General Alcorn's Brigade:
- First Infantry Regiment - Col. W.A. Percy, Lt. Col. A.P. Hill, P. Brent
- Second Infantry Regiment - Col. A.W. Bartlett, Lt. Col. W.F. Paine
- Third Infantry Regiment - Col. B.S. Rozell, Lt. Col. D.S. Comfort
- Cavalry Company, "Mississippi Scouts" - Capt. Cornelius McLaurin.

General Davis' Brigade:
- Fourth Infantry Regiment - Col. Mark P. Lowrey, Lt. Col. M.B. Buchanan
- Fifth Infantry Regiment - Col. William S. Patton, Lt. Col. S.M. Meek
- First Battalion - Maj.
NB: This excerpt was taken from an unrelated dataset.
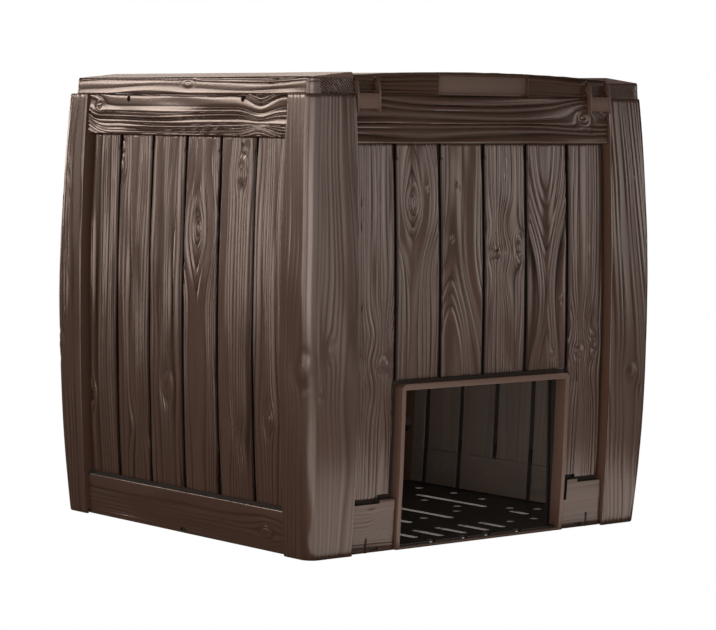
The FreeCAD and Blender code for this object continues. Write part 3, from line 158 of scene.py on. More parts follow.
CLIP_SLOT_LOW, CLIP_SLOT_HIGH = LID_FOOT + 4.0, LID_FOOT + 26.5    # the front skin is open here
CLIP_SLOT_HALF = 2.0        # around each rib of a clip, to this far on both sides
BOARD_LAP = (1.0, 1.5)      # a board's top skin reaches this far onto its inner and outer rounded edges

SWELL_RADIUS = (HEIGHT ** 2 / 4 + SWELL ** 2) / (2 * SWELL)


def swell_at(z):
    """Outward swell of posts and walls at a height."""
    return np.sqrt(SWELL_RADIUS ** 2 - (z - HEIGHT / 2) ** 2) - (SWELL_RADIUS - SWELL)


# ---- grain fields ----------------------------------------
def drift(a, b, seed, reach_a, reach_b, waves=5):
    """Smooth wandering between about -1 and 1 over two coordinates."""
    rng = np.random.default_rng(seed)
    total = np.zeros(np.broadcast(a, b).shape)
    for _ in range(waves):
        turn = rng.uniform(0, 2 * math.pi)
        scale = rng.uniform(0.6, 1.6)
        phase = rng.uniform(0, 2 * math.pi)
        along = a * math.cos(turn) / reach_a + b * math.sin(turn) / reach_b
        total = total + np.sin(scale * along * 2 * math.pi + phase)
    return total / waves * 1.6


def bell(s, t, place_s, place_t, reach_s, reach_t):
    """Smooth bump of height 1 around a place."""
    return np.exp(-((s - place_s) / reach_s) ** 2 - ((t - place_t) / reach_t) ** 2)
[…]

Newton J. Beckett

The unit designations (First Regiment, Second Regiment, etc.) were later reused by other Mississippi regiments in Confederate service as well as units of the Mississippi State Troops after the Army of 10,000 was disbanded. Most of the men joined regular Confederate regiments after the Army returned to Mississippi.

General Alcorn signed his dispatches from Kentucky as the "Army of Mississippi", but the Army of 10,000 should not be confused with later Confederate organizations of the same name.